Jealousy can also open the door to sin. In the most extreme cases, people who are jealous of the lives that others lead will do anything to get those things in their own life. Even if you’re not dealing with jealousy on that level, it can lead to bitterness, resentment, and self-isolation.

The opposite of jealousy is contentment, which is what Paul promoted in this passage. If anyone had a right to be jealous of others, it was Paul. He knew religious leaders who were not nearly as dedicated as he was to the Gospel, but they were living much more comfortable lives than he was living.

Instead of choosing jealousy, Paul chose contentment. When you remove jealousy from your life, you can do the same.

Anger


Ephesians 4:26-27 (NIV)
“In your anger do not sin”: Do not let the sun go down while you are still angry, and do not give the devil a foothold.

Christians often struggle with anger. It’s not that they let their anger get out of control. Instead, the Christian’s struggle with anger typically revolves around whether it’s a sin for Christians to be angry.

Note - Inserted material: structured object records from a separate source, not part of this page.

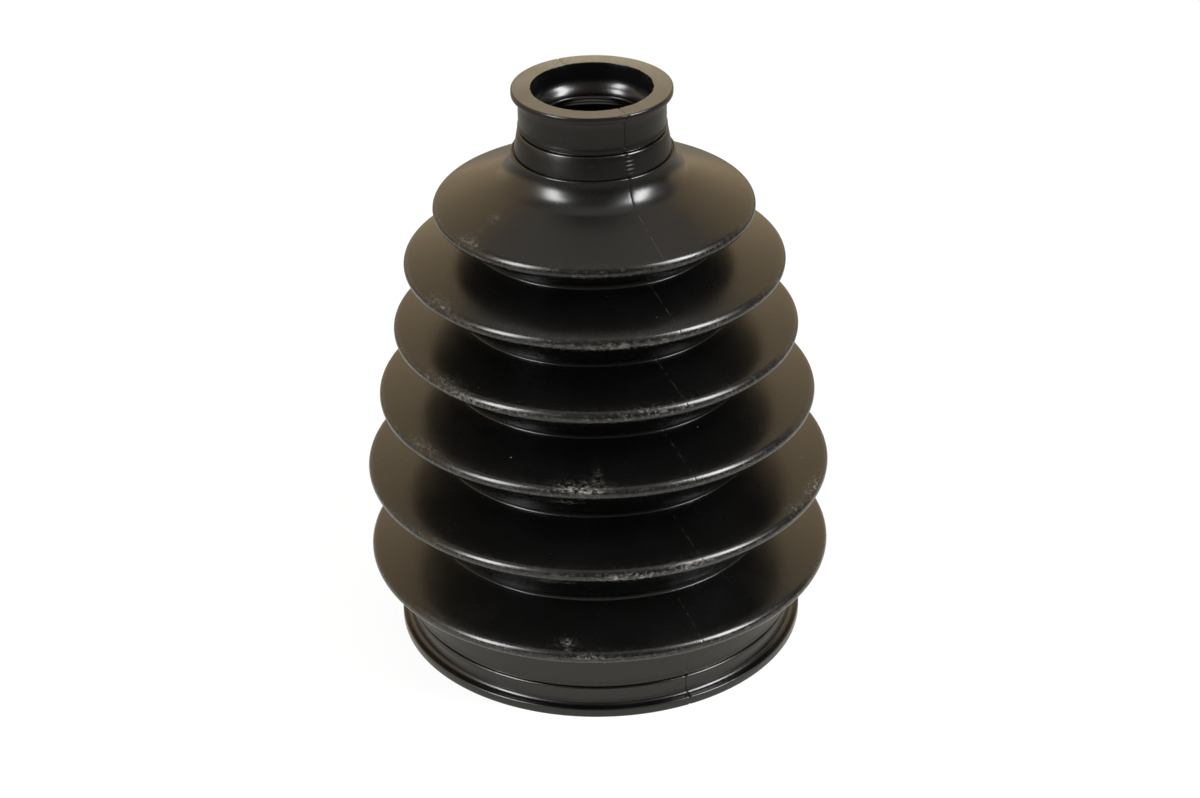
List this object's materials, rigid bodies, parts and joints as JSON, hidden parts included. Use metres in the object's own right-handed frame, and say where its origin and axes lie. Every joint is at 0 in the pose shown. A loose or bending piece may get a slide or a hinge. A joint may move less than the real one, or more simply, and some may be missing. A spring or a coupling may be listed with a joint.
{
  "type": "bellows boot",
  "caption": "Moulded rubber bellows boot that tapers from a wide collar to a narrow one, to cover and seal a drive joint on its shaft.",
  "frame": {"origin": "centre of the large collar's end face, at the base", "axes": "+Z along the boot's axis, from the large collar to the small collar; the form is one of revolution, so X and Y are free and -Y is the front of the stored view"},
  "size_m": [0.0998, 0.0998, 0.1245],
  "materials": {
    "rubber": "semi-gloss moulded black thermoplastic elastomer"
  },
  "bodies": {
    "root": {"bellows_boot": "rubber"}
  },
  "joints": []
}
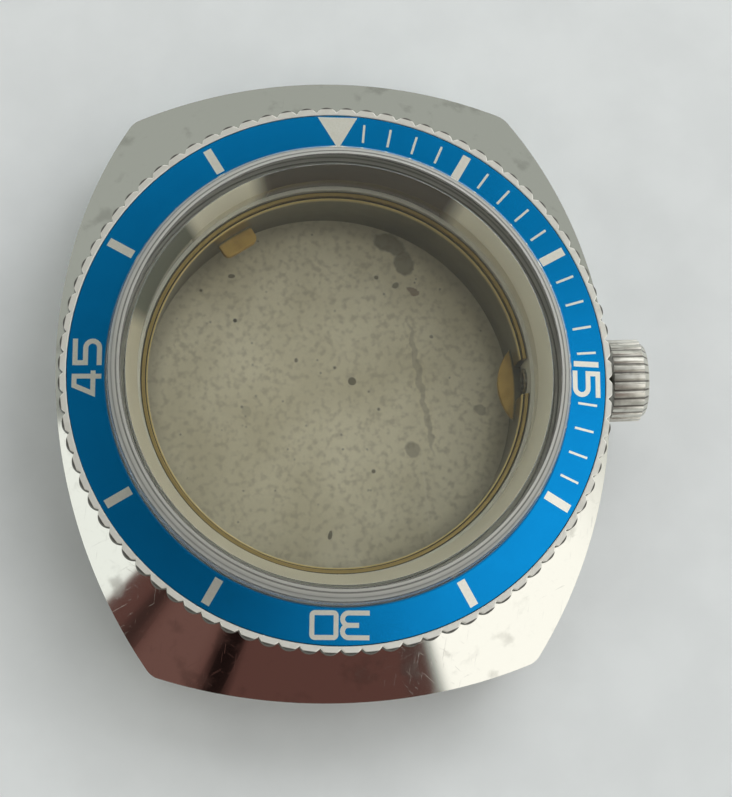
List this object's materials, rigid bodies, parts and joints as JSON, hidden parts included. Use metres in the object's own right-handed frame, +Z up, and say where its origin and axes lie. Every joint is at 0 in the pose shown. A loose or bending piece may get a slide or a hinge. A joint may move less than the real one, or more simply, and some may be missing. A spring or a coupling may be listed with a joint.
{
  "type": "empty watch case",
  "caption": "Empty barrel-shaped diver's watch case: turning bezel, clear crystal, brass movement ring, fluted crown, screw-in back and sprung strap bars.",
  "frame": {"origin": "centre of the case back's flat underside", "axes": "+Z up through the crystal, +Y towards 12 o'clock, +X towards the crown"},
  "size_m": [0.0435, 0.0466, 0.013],
  "materials": {
    "case_steel": "polished",
    "bezel_steel": "polished",
    "insert_blue": "anodised blue with pale markings",
    "spring_wire": "drawn wire",
    "crystal_clear": "clear acrylic, lightly scratched",
    "tension_mirror": "mirror",
    "ring_brass": "turned, tarnished",
    "crown_steel": "fluted, worn",
    "tube_steel": "turned",
    "seal_rubber": "matt",
    "back_steel": "stained inside",
    "bar_steel": "drawn tube",
    "tip_steel": "turned"
  },
  "bodies": {
    "case": {"case_middle": "case_steel", "crystal": "crystal_clear", "tension_ring": "tension_mirror", "movement_ring": "ring_brass", "crown_tube": "tube_steel"},
    "bezel": {"bezel_ring": "bezel_steel", "bezel_insert": "insert_blue", "bezel_wire": "spring_wire"},
    "seal": {"crown_seal": "seal_rubber"},
    "crown": {"crown": "crown_steel", "crown_washer": "tube_steel", "crown_stem": "tube_steel"},
    "back": {"case_back": "back_steel", "back_gasket": "seal_rubber"},
    "upper_bar": {"upper_bar_tube": "bar_steel"},
    "lower_bar": {"lower_bar_tube": "bar_steel"},
    "upper_left_tip": {"upper_bar_left_tip": "tip_steel"},
    "upper_right_tip": {"upper_bar_right_tip": "tip_steel"},
    "lower_left_tip": {"lower_bar_left_tip": "tip_steel"},
    "lower_right_tip": {"lower_bar_right_tip": "tip_steel"}
  },
  "joints": [
    {"name": "bezel_turn", "type": "hinge", "parent": "case", "child": "bezel", "pos_m": [0, 0, 0.009], "axis": [0, 0, 1], "continuous": true},
    {"name": "crown_pull", "type": "slide", "parent": "case", "child": "seal", "axis": [1, 0, 0], "range_m": [0, 0.012]},
    {"name": "crown_turn", "type": "hinge", "parent": "seal", "child": "crown", "pos_m": [0.0222, 0, 0.00585], "axis": [1, 0, 0], "continuous": true},
    {"name": "back_off", "type": "slide", "parent": "case", "child": "back", "axis": [0, 0, -1], "range_m": [0, 0.035]},
    {"name": "upper_bar_turn", "type": "hinge", "parent": "case", "child": "upper_bar", "pos_m": [0, 0.0204, 0.0029], "axis": [1, 0, 0], "continuous": true},
    {"name": "upper_left_tip_press", "type": "slide", "parent": "upper_bar", "child": "upper_left_tip", "axis": [1, 0, 0], "range_m": [0, 0.0011], "stiffness_N_per_m": 500, "springref_m": -0.001},
    {"name": "upper_right_tip_press", "type": "slide", "parent": "upper_bar", "child": "upper_right_tip", "axis": [-1, 0, 0], "range_m": [0, 0.0011], "stiffness_N_per_m": 500, "springref_m": -0.001},
    {"name": "lower_bar_turn", "type": "hinge", "parent": "case", "child": "lower_bar", "pos_m": [0, -0.0204, 0.0029], "axis": [1, 0, 0], "continuous": true},
    {"name": "lower_left_tip_press", "type": "slide", "parent": "lower_bar", "child": "lower_left_tip", "axis": [1, 0, 0], "range_m": [0, 0.0011], "stiffness_N_per_m": 500, "springref_m": -0.001},
    {"name": "lower_right_tip_press", "type": "slide", "parent": "lower_bar", "child": "lower_right_tip", "axis": [-1, 0, 0], "range_m": [0, 0.0011], "stiffness_N_per_m": 500, "springref_m": -0.001}
  ]
}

Anger is a natural human emotion that God wired into us at birth. God didn’t put anything sinful in us, which means that it’s OK for us to get angry.

This passage from Ephesians isn’t about eliminating anger from your life, and neither is adding anger to your spiritual spring-cleaning list. Instead, anger’s presence on this list is about the tendency that we have to let that anger get out of control.

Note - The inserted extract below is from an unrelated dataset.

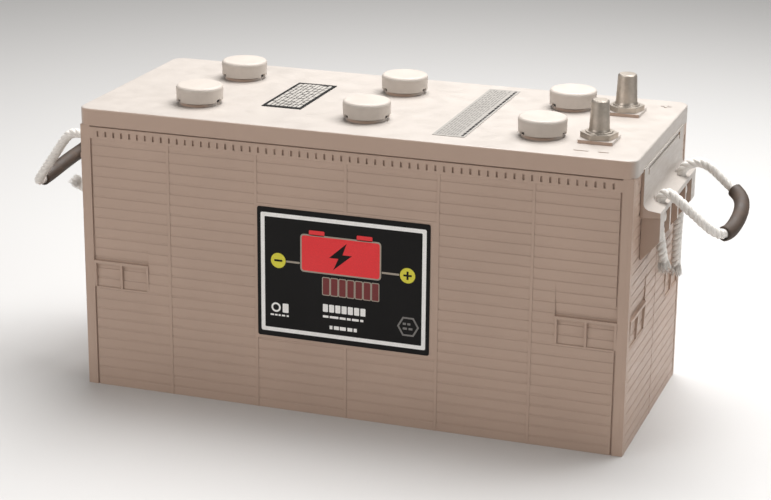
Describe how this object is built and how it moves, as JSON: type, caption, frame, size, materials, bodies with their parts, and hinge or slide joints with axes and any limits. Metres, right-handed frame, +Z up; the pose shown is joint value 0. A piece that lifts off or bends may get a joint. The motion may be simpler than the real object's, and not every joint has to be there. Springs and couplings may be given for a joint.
{
  "type": "deep cycle battery",
  "caption": "Large rectangular gel deep cycle battery with ribbed case, round vent caps, two lead posts and rope handles at both ends.",
  "frame": {"origin": "centre of the footprint, on the floor", "axes": "+X towards the end with both terminal posts, -Y towards the long side with the front label, +Z up"},
  "size_m": [0.6943, 0.222, 0.309],
  "materials": {
    "container": "moulded polypropylene, warm taupe grey",
    "cover": "moulded polypropylene, warm light grey",
    "cap": "moulded polypropylene, light grey",
    "plug": "moulded polypropylene",
    "front_label": "printed vinyl, semi gloss",
    "cover_label": "printed vinyl",
    "lead": "cast lead alloy, tooled",
    "plate_positive": "lead dioxide paste on a lead grid",
    "plate_negative": "spongy lead paste on a lead grid",
    "separator": "microporous sheet",
    "gel": "thixotropic silica gel",
    "seal": "moulded EPDM",
    "arrestor": "porous sintered disc",
    "rope": "twisted white polypropylene rope",
    "grip": "flexible vinyl tube"
  },
  "bodies": {
    "case": {"container": "container", "cover": "cover", "front_label": "front_label", "rating_label": "cover_label", "instruction_label": "cover_label", "vent_gaskets": "seal", "separators": "separator", "gel_electrolyte": "gel", "intercell_connectors": "lead", "positive_plates_1": "plate_positive", "negative_plates_1": "plate_negative", "positive_plates_2": "plate_positive", "negative_plates_2": "plate_negative", "positive_plates_3": "plate_positive", "negative_plates_3": "plate_negative", "positive_plates_4": "plate_positive", "negative_plates_4": "plate_negative", "positive_plates_5": "plate_positive", "negative_plates_5": "plate_negative", "positive_plates_6": "plate_positive", "negative_plates_6": "plate_negative", "positive_terminal_post": "lead", "positive_terminal_collar": "lead", "positive_post_seal": "seal", "negative_terminal_post": "lead", "negative_terminal_collar": "lead", "negative_post_seal": "seal", "rope_ends_left": "rope", "rope_ends_right": "rope"},
    "handle_left": {"handle_rope_left": "rope", "handle_grip_left": "grip"},
    "handle_right": {"handle_rope_right": "rope", "handle_grip_right": "grip"},
    "vent_1": {"vent_cap_1": "cap", "vent_body_1": "plug", "relief_valve_1": "seal", "flame_arrestor_1": "arrestor"},
    "vent_2": {"vent_cap_2": "cap", "vent_body_2": "plug", "relief_valve_2": "seal", "flame_arrestor_2": "arrestor"},
    "vent_3": {"vent_cap_3": "cap", "vent_body_3": "plug", "relief_valve_3": "seal", "flame_arrestor_3": "arrestor"},
    "vent_4": {"vent_cap_4": "cap", "vent_body_4": "plug", "relief_valve_4": "seal", "flame_arrestor_4": "arrestor"},
    "vent_5": {"vent_cap_5": "cap", "vent_body_5": "plug", "relief_valve_5": "seal", "flame_arrestor_5": "arrestor"},
    "vent_6": {"vent_cap_6": "cap", "vent_body_6": "plug", "relief_valve_6": "seal", "flame_arrestor_6": "arrestor"}
  },
  "joints": [
    {"name": "vent_1_turn", "type": "hinge", "parent": "case", "child": "vent_1", "pos_m": [-0.165, -0.054, 0.275], "axis": [0, 0, 1], "range_deg": [0, 90]},
    {"name": "vent_2_turn", "type": "hinge", "parent": "case", "child": "vent_2", "pos_m": [0, -0.054, 0.275], "axis": [0, 0, 1], "range_deg": [0, 90]},
    {"name": "vent_3_turn", "type": "hinge", "parent": "case", "child": "vent_3", "pos_m": [0.165, -0.054, 0.275], "axis": [0, 0, 1], "range_deg": [0, 90]},
    {"name": "vent_4_turn", "type": "hinge", "parent": "case", "child": "vent_4", "pos_m": [-0.165, 0.054, 0.275], "axis": [0, 0, 1], "range_deg": [0, 90]},
    {"name": "vent_5_turn", "type": "hinge", "parent": "case", "child": "vent_5", "pos_m": [0, 0.054, 0.275], "axis": [0, 0, 1], "range_deg": [0, 90]},
    {"name": "vent_6_turn", "type": "hinge", "parent": "case", "child": "vent_6", "pos_m": [0.165, 0.054, 0.275], "axis": [0, 0, 1], "range_deg": [0, 90]},
    {"name": "handle_left_lift", "type": "hinge", "parent": "case", "child": "handle_left", "pos_m": [-0.271, 0, 0.2262], "axis": [0, 1, 0], "range_deg": [0, 70]},
    {"name": "handle_right_lift", "type": "hinge", "parent": "case", "child": "handle_right", "pos_m": [0.271, 0, 0.2262], "axis": [0, -1, 0], "range_deg": [0, 70]}
  ]
}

Paul said that we shouldn’t let the sun go down while we’re angry. That means that we shouldn’t hold onto anger. Instead, it’s meant to be a fleeting emotion. Apply this advice from Scripture and release yourself from the long-term anger that you’ve been holding onto.

A Closing Prayer:


Heavenly Father, help me to release these things from my life. Give me the strength through the Holy Spirit to get rid of the things that stand between me and You. In Christ’s name, Amen.